Quote exactly the lines between the line containing "for (const [x, word, hub, axle]" and the line containing "for node in", counting those two lines as part of the range. Leave the rest out.
====
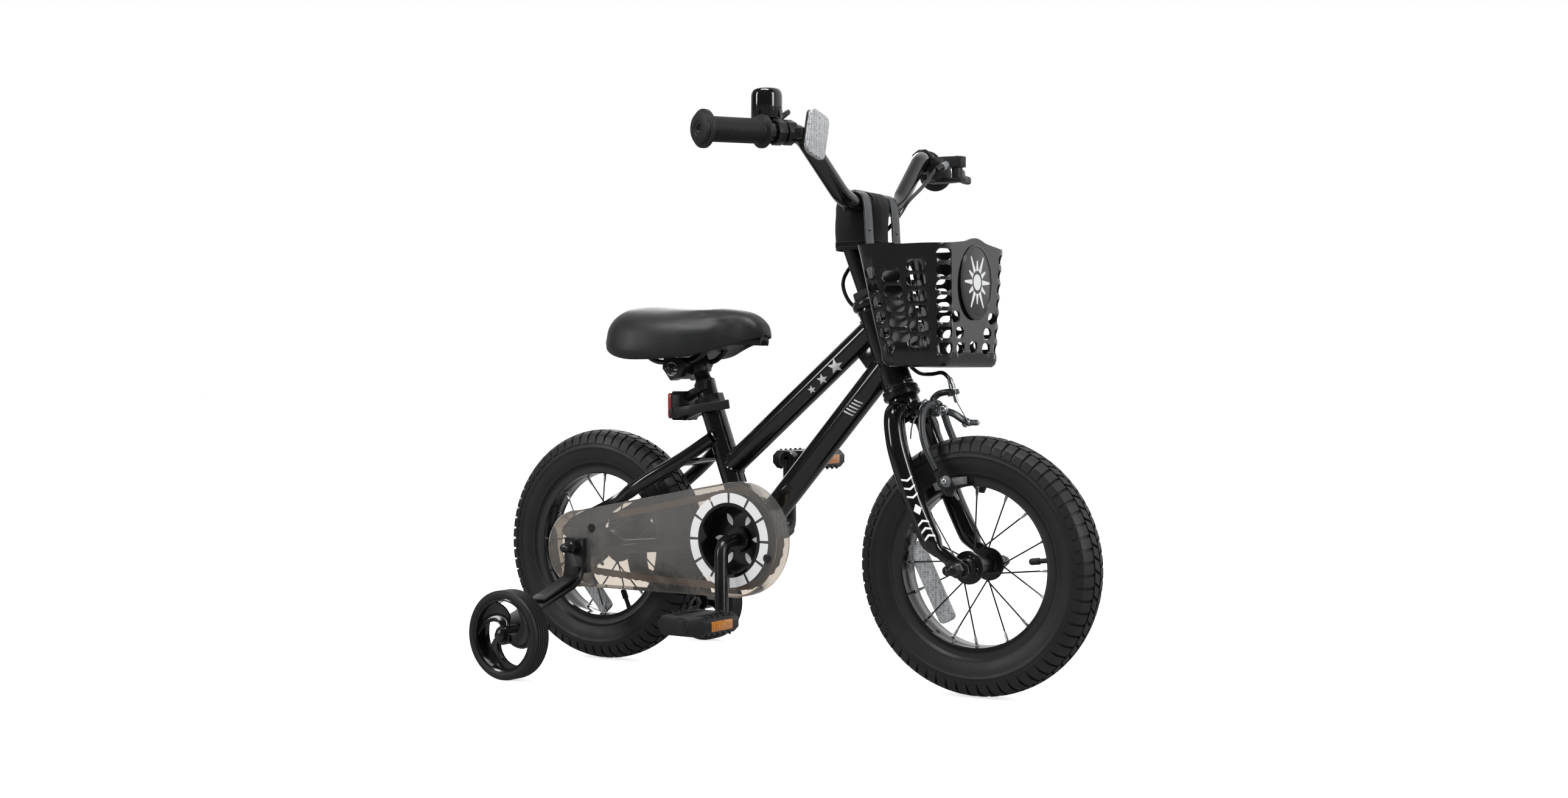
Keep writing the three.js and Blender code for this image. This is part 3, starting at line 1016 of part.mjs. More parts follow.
function collar() {
  const c = COLLAR;
  const foot = seatAt(0);
  const lug = (from, to) => {
    const centre = seatAt((c.from + c.to) / 2);
    const high = (c.to - c.from) / 2;
    const back = V(seatUp.z, 0, -seatUp.x).negate();
    const corners = [back.clone().multiplyScalar(c.bore), back.clone().multiplyScalar(c.lugLength)];
    const outline = [corners[0].clone().addScaledVector(seatUp, -high), corners[1].clone().addScaledVector(seatUp, -high),
      corners[1].clone().addScaledVector(seatUp, high), corners[0].clone().addScaledVector(seatUp, high)]
      .map((p) => [centre.x + p.x, centre.z + p.z]);
    return slabY(outline, from, to);
  };
  const [px, py, pz] = QR.pivot;
  const ears = cut(
    join(
      rod(seatAt(c.from), seatAt(c.to), c.radius, STEM.sides),
      lug(-c.lugHalf, c.lugHalf),
    ),
    rod(seatAt(c.from - OVER), foot, c.bore, STEM.sides),
    rod(foot.clone().addScaledVector(seatUp, -OVER), seatAt(c.to + OVER), facet(POST.radius + SEAT, STEM.sides), STEM.sides),
    slabY([[px - c.lugLength, pz - c.lugLength], [px + c.lugLength * 0.6, pz - c.lugLength],
      [px + c.lugLength * 0.6, pz + c.lugLength], [px - c.lugLength, pz + c.lugLength]], -c.slit, c.slit),
  );
  return join(
    ears,
    rodY(px, pz, py + QR.boss + SEAT, -c.lugHalf + c.slit, QR.boss, PIN_SIDES),
    rodY(px, pz, -c.lugHalf, c.lugHalf + QR.boss, c.skewer, PIN_SIDES),
    rodY(px, pz, c.lugHalf - c.slit, c.lugHalf + QR.boss, QR.boss, HEX),
  );
}

// The quick-release lever: a cam drum across the skewer's end and a curved blade.
function quickRelease() {
  const [px, py] = QR.pivot;
  const path = QR.path.map(([x, y]) => [x - px, y - py]);
  const rise = Math.atan2(QR.rise, path[path.length - 1][0]);
  const outlines = [stripOutline(path, QR.thick), ringPoints(QR.boss, STEM.sides)];
  return join(outlines.map((outline) => {
    const geometry = new THREE.ExtrudeGeometry(shapeOf(outline), { depth: QR.high - QR.low, bevelEnabled: false });
    return solid(geometry.rotateY(-rise).translate(px, py, QR.low));
  }));
}

function seatPost() {
  const profile = [[0, POST.low], [POST.radius, POST.low], [POST.radius, POST.shoulder], [POST.narrow, POST.neck],
    [POST.narrow, POST.top], [0, POST.top]];
  return turned(profile, POST.sides, at(SEAT_TUBE.to), seatUp);
}

function rearReflector() {
  const r = REAR_REFLECTOR;
  const box = slabX(moved(chamfered(2 * r.half, r.high - r.low, r.corner), [0, (r.high + r.low) / 2]), r.back, r.front);
  const band = seatAt((LAMP_BAND.from + LAMP_BAND.to) / 2);
  return cut(
    join(
      box,
      rod(seatAt(LAMP_BAND.from), seatAt(LAMP_BAND.to), LAMP_BAND.radius, STEM.sides),
      rod(V(r.front - OVER, 0, r.high - r.arm), band, r.arm, 8),
    ),
    rod(seatAt(LAMP_BAND.from - 3 * OVER), seatAt(LAMP_BAND.to + 3 * OVER), facet(LAMP_BAND.bore, STEM.sides), STEM.sides),
    rod(seatAt(COLLAR.from - OVER), seatAt(COLLAR.to + SEAT), COLLAR.radius + SEAT, STEM.sides),
  );
}

function saddleClamp() {
  const c = CLAMP;
  const [x, z] = c.bolt;
  return cut(
    join(
      rod(seatAt(c.socketFrom), seatAt(c.socketTo), c.socket, STEM.sides),
      rodY(x, z, -c.cheekInner - OVER, c.cheekInner + OVER, c.drum, c.drumSides),
      sideSlab(c.cheek, c.cheekInner, c.cheekOuter, -1),
      sideSlab(c.cheek, c.cheekInner, c.cheekOuter, 1),
      rodY(x, z, -c.boltHalf, c.boltHalf, c.boltRadius, 8),
      rodY(x, z, -c.nutTo, c.nutTo, c.nut, 6),
    ),
    rod(seatAt(c.socketFrom - OVER), seatAt(POST.top + SEAT), facet(POST.narrow + SEAT, POST.sides), POST.sides),
    railWire(SEAT),
  );
}

// The saddle wire, bent round at the nose, with a bar across its rear ends.
function railWire(grow = 0) {
  const half = RAIL.points.map(([x, z]) => V(x, RAIL.side, z));
  const other = RAIL.points.map(([x, z]) => V(x, -RAIL.side, z)).reverse();
  return tube(half.concat(other), RAIL.radius + grow, RAIL.sides);
}

function rails() {
  const [x, z] = RAIL.points[0];
  return join(railWire(), rodY(x, z, -RAIL.side, RAIL.side, RAIL.radius, RAIL.sides));
}

// Saddle rings: crowned on top, drawn in below the widest line; inset shrinks them for the hollow.
function saddleRing([x, half, top, foot], insetSide, insetTop, drop) {
  const share = SADDLE.crownShare;
  return ringPoints(1, SADDLE.sides).map(([c, s]) => {
    const wide = Math.max(half - insetSide, OVER);
    const y = Math.sign(c) * Math.abs(c) ** 0.8 * wide * (s < 0 ? SADDLE.flareShare + (1 - SADDLE.flareShare) * (1 + s) : 1);
    const high = Math.max(top - insetTop - (foot - drop), OVER);
    const level = s > 0 ? share + (1 - share) * Math.abs(s) ** 0.85 : share * (1 - Math.abs(s) ** 0.8);
    return V(x, y, foot - drop + high * (s < 0 ? Math.max(level, 0) : level));
  });
}

function saddle() {
  const s = SADDLE;
  const inner = s.stations.filter((_, k) => k % 2 === 1);
  const outer = loft(s.stations.map((station) => saddleRing(station, 0, 0, 0)));
  const hollow = loft(inner.map((station) => saddleRing(station, s.skirt, s.cushion, 3 * s.skirt)));
  const filling = loft(inner.map((station) => saddleRing(station, s.skirt + s.baseRoom, s.cushion + s.baseRoom, 3 * s.skirt)));
  const below = loft(inner.map((station) => saddleRing(station, s.skirt + s.baseRoom + OVER, s.cushion + s.baseRoom + s.base,
    5 * s.skirt)));
  const cover = cut(outer, hollow);
  const [foot] = RAIL.points.map(([, z]) => z + RAIL.radius + SEAT);
  const sockets = [RAIL.points[0][0], RAIL.nose[0]].flatMap((x) => [-1, 1].map((side) => rod(
    V(x, side * RAIL.side, foot), V(x, side * RAIL.side, foot + s.cushion + s.base), s.socket, HEX,
  )));
  const base = join(cut(filling, below), sockets.map((socket) => socket.intersect(filling)));
  return { cover, base };
}

function trainerWheel(side) {
  const w = TRAINER_WHEEL;
  const centre = V(TRAINER.x, side * TRAINER.y, TRAINER.z);
  const band = ring(facet(w.rim, TRAINER.sides), w.rimInner, -w.rimHalf, w.rimHalf, TRAINER.sides, centre);
  const bore = facet(w.bore, w.hubSides);
  const hub = ring(w.hub, bore, -w.hubHalf, w.hubHalf, w.hubSides, centre);
  const reach = rodY(TRAINER.x, TRAINER.z, side * (TRAINER.y - w.hubHalf), side * (TRAINER.y + w.hubHalf), w.bladeEdge,
    TRAINER.sides);
  const blades = Array.from({ length: w.blades }, (_, k) => {
    const start = TURN * k / w.blades + Math.PI / 2;
    const path = [0, 0.5, 1].map((share) => {
      const angle = start + THREE.MathUtils.degToRad(w.bladeSweep) * share * share;
      const reach = w.bladeFoot + (w.bladeTip - w.bladeFoot) * share;
      return [TRAINER.x + reach * Math.cos(angle), TRAINER.z + reach * Math.sin(angle)];
    });
    return sideSlab(stripOutline(path, w.bladeWidth), TRAINER.y - w.blade, TRAINER.y + w.blade, side).intersect(reach);
  });
  return cut(join(band, hub, blades), rodY(TRAINER.x, TRAINER.z, side * (TRAINER.y - w.rimHalf - OVER),
    side * (TRAINER.y + w.rimHalf + OVER), bore, w.hubSides));
}

function trainerTyre(side) {
  const profile = TRAINER_TYRE.concat([TRAINER_TYRE[0]]).map(([r, h]) => [facet(r, TRAINER.sides), h]);
  return turned(profile, TRAINER.sides, V(TRAINER.x, side * TRAINER.y, TRAINER.z));
}

function trainerBolt(side) {
  const b = TRAINER_BOLT;
  return join(
    rodY(TRAINER.x, TRAINER.z, side * b.from, side * b.to, b.radius, 8),
    rodY(TRAINER.x, TRAINER.z, side * b.headFrom, side * (b.to + b.radius / 2), b.head, 6),
    rodY(TRAINER.x, TRAINER.z, side * b.nutFrom, side * b.nutTo, b.nut, 6),
  );
}

function trainerBracket(side) {
  const a = TRAINER_ARM;
  const b = TRAINER_BRACE;
  const flip = (path) => path.map(([y, z]) => [y * side, z]);
  const strip = slabX(stripOutline(flip(a.path), a.thick), a.back, a.front);
  const flange = sideSlab([[a.front - a.flange, a.flangeLow], [a.front, a.flangeLow], [a.front, a.top],
    [a.front - a.flange, a.top]], a.plateOuter - a.thick - a.flangeDepth, a.plateOuter - a.thick / 2, side);
  const brace = slabX(stripOutline(flip(b.path), b.thick), b.back, b.front);
  const pocket = rodY(AXLE.rear, AXLE.height, side * (a.plateOuter - a.thick - OVER), side * (a.plateOuter + OVER),
    facet(REAR_AXLE.radius + SEAT, PIN_SIDES), PIN_SIDES);
  const boltHole = rodY(TRAINER.x, TRAINER.z, side * (TRAINER_BOLT.from - OVER), side * TRAINER.y,
    facet(TRAINER_BOLT.radius + SEAT, PIN_SIDES), PIN_SIDES);
  return cut(join(strip, flange, brace), pocket, boltHole);
}

const coat = (color, roughness, metalness = 0) => ({ color, roughness, metalness });
const GLOSS = coat(0x101113, 0.25, 0.1);
const MATTE = coat(0x1b1c1e, 0.75);
const TYRE_BLACK = coat(0x17181a, 0.85);
const ZINC = coat(0xb8bcc0, 0.35, 0.9);
const GREY = coat(0x55585c, 0.45, 0.6);
const SMOKE = coat(0x4a4642, 0.3);
const CLEAR = coat(0xd4d8da, 0.2);
const AMBER = coat(0x8a1512, 0.3);
const CLOTH = coat(0x141415, 0.95);

const group = new THREE.Group();

function add(name, body, look) {
  const mesh = body.getMesh();
  const geometry = new THREE.BufferGeometry();
  geometry.setAttribute('position', new THREE.BufferAttribute(new Float32Array(mesh.vertProperties), mesh.numProp));
  geometry.setIndex(new THREE.BufferAttribute(new Uint32Array(mesh.triVerts), 1));
  geometry.computeVertexNormals();
  const part = new THREE.Mesh(geometry, new THREE.MeshStandardMaterial(look));
  part.name = name;
  group.add(part);
}

add('frame', frame(), GLOSS);
const { low: lowCup, high: highCup, nut: lockNut } = headset();
add('headset_lower_cup', lowCup, GLOSS);
add('headset_upper_cup', highCup, GLOSS);
add('headset_locknut', lockNut, GLOSS);
add('fork', fork(), GLOSS);
add('stem', stem(), GLOSS);
add('handlebar', handlebar(), GLOSS);
add('handlebar_pad', barPad(), CLOTH);
add('basket', basket(), GLOSS);
add('front_reflector', frontReflector(), CLEAR);
add('front_reflector_bracket', reflectorBracket(), MATTE);
const { base: bellBase, cup: bellCup, striker } = bell();
add('bell_base', bellBase, MATTE);
add('bell_cup', bellCup, GLOSS);
add('bell_striker', striker, MATTE);
add('brake_lever_mount', leverMount(), MATTE);
add('brake_lever', lever(), MATTE);
add('brake_cable', cable(), MATTE);
add('caliper_bolt', caliperBolt(), ZINC);
add('caliper_spring', caliperSpring(), ZINC);

for (const [side, word] of [[-1, 'right'], [1, 'left']]) {
  add(`grip_${word}`, grip(side), MATTE);
  add(`basket_bracket_${word}`, basketBracket(side), GREY);
  add(`caliper_arm_${word}`, caliperArm(side), GREY);
  add(`brake_pad_${word}`, brakeShoe(side), GREY);
  add(`pedal_${word}`, pedal(side), MATTE);
  add(`training_bracket_${word}`, trainerBracket(side), GLOSS);
  add(`training_wheel_${word}`, trainerWheel(side), MATTE);
  add(`training_tyre_${word}`, trainerTyre(side), TYRE_BLACK);
  add(`training_bolt_${word}`, trainerBolt(side), ZINC);
}

for (const [x, word, hub, axle] of [[AXLE.front, 'front', frontHub, frontAxle], [AXLE.rear, 'rear', rearHub, rearAxle]]) {
  add(`${word}_tyre`, tyre(x), TYRE_BLACK);
  add(`${word}_rim`, rim(x), GLOSS);
  add(`${word}_hub`, hub(), GLOSS);
  add(`${word}_axle`, axle(), GLOSS);
}
add('front_wheel_reflector', wheelReflector(AXLE.front, REFLECTOR.front, REFLECTOR.frontTurn, REFLECTOR.frontHalf), CLEAR);
add('rear_wheel_reflector', wheelReflector(AXLE.rear, REFLECTOR.rear, REFLECTOR.rearTurn, REFLECTOR.rearHalf), CLEAR);

add('chain', chain(), ZINC);
add('chainring', chainring(), GLOSS);
add('rear_sprocket', sprocket(), ZINC);
add('crank', crank(), GLOSS);
add('chain_case', chainCase(), SMOKE);
add('seat_collar', collar(), GLOSS);
add('seat_quick_release', quickRelease(), MATTE);
add('seat_post', seatPost(), GLOSS);
add('rear_reflector', rearReflector(), AMBER);
add('saddle_clamp', saddleClamp(), GLOSS);
add('saddle_rails', rails(), GLOSS);
const { cover, base } = saddle();
add('saddle_cover', cover, CLOTH);
add('saddle_base', base, MATTE);

export default group;
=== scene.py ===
"""Looks of a kids bike with training wheels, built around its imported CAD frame.

Lengths in the tables are millimetres; +X is forward, +Y the bike's left, +Z up.
"""
import math

import bmesh
import bpy
from mathutils import Matrix, Vector, noise


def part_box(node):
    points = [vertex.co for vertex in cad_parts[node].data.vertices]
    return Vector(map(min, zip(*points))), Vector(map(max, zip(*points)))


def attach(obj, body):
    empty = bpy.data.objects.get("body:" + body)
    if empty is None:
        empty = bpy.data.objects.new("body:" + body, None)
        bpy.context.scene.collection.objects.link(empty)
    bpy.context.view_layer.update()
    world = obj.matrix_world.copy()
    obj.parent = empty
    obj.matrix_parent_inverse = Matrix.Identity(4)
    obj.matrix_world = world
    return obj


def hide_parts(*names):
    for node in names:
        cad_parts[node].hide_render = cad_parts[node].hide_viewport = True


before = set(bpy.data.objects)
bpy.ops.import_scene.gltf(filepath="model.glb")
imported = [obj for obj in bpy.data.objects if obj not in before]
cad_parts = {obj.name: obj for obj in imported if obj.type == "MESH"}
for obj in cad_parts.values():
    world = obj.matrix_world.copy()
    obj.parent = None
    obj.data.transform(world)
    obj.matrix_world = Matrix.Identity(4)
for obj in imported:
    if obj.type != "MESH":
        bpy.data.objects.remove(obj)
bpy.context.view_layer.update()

bl_info = {
    "name": "Kids bike looks",
    "version": (1, 0, 0),
    "blender": (4, 5, 0),
    "location": "3D View > Sidebar > Bike",
    "description": "Builds the visual model of a kids bike with training wheels around its CAD frame",
    "category": "Object",
}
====
▸ WRITTEN SOLUTION:
for (const [x, word, hub, axle] of [[AXLE.front, 'front', frontHub, frontAxle], [AXLE.rear, 'rear', rearHub, rearAxle]]) {
  add(`${word}_tyre`, tyre(x), TYRE_BLACK);
  add(`${word}_rim`, rim(x), GLOSS);
  add(`${word}_hub`, hub(), GLOSS);
  add(`${word}_axle`, axle(), GLOSS);
}
add('front_wheel_reflector', wheelReflector(AXLE.front, REFLECTOR.front, REFLECTOR.frontTurn, REFLECTOR.frontHalf), CLEAR);
add('rear_wheel_reflector', wheelReflector(AXLE.rear, REFLECTOR.rear, REFLECTOR.rearTurn, REFLECTOR.rearHalf), CLEAR);

add('chain', chain(), ZINC);
add('chainring', chainring(), GLOSS);
add('rear_sprocket', sprocket(), ZINC);
add('crank', crank(), GLOSS);
add('chain_case', chainCase(), SMOKE);
add('seat_collar', collar(), GLOSS);
add('seat_quick_release', quickRelease(), MATTE);
add('seat_post', seatPost(), GLOSS);
add('rear_reflector', rearReflector(), AMBER);
add('saddle_clamp', saddleClamp(), GLOSS);
add('saddle_rails', rails(), GLOSS);
const { cover, base } = saddle();
add('saddle_cover', cover, CLOTH);
add('saddle_base', base, MATTE);

export default group;
=== scene.py ===
"""Looks of a kids bike with training wheels, built around its imported CAD frame.

Lengths in the tables are millimetres; +X is forward, +Y the bike's left, +Z up.
"""
import math

import bmesh
import bpy
from mathutils import Matrix, Vector, noise


def part_box(node):
    points = [vertex.co for vertex in cad_parts[node].data.vertices]
    return Vector(map(min, zip(*points))), Vector(map(max, zip(*points)))


def attach(obj, body):
    empty = bpy.data.objects.get("body:" + body)
    if empty is None:
        empty = bpy.data.objects.new("body:" + body, None)
        bpy.context.scene.collection.objects.link(empty)
    bpy.context.view_layer.update()
    world = obj.matrix_world.copy()
    obj.parent = empty
    obj.matrix_parent_inverse = Matrix.Identity(4)
    obj.matrix_world = world
    return obj


def hide_parts(*names):
    for node in names:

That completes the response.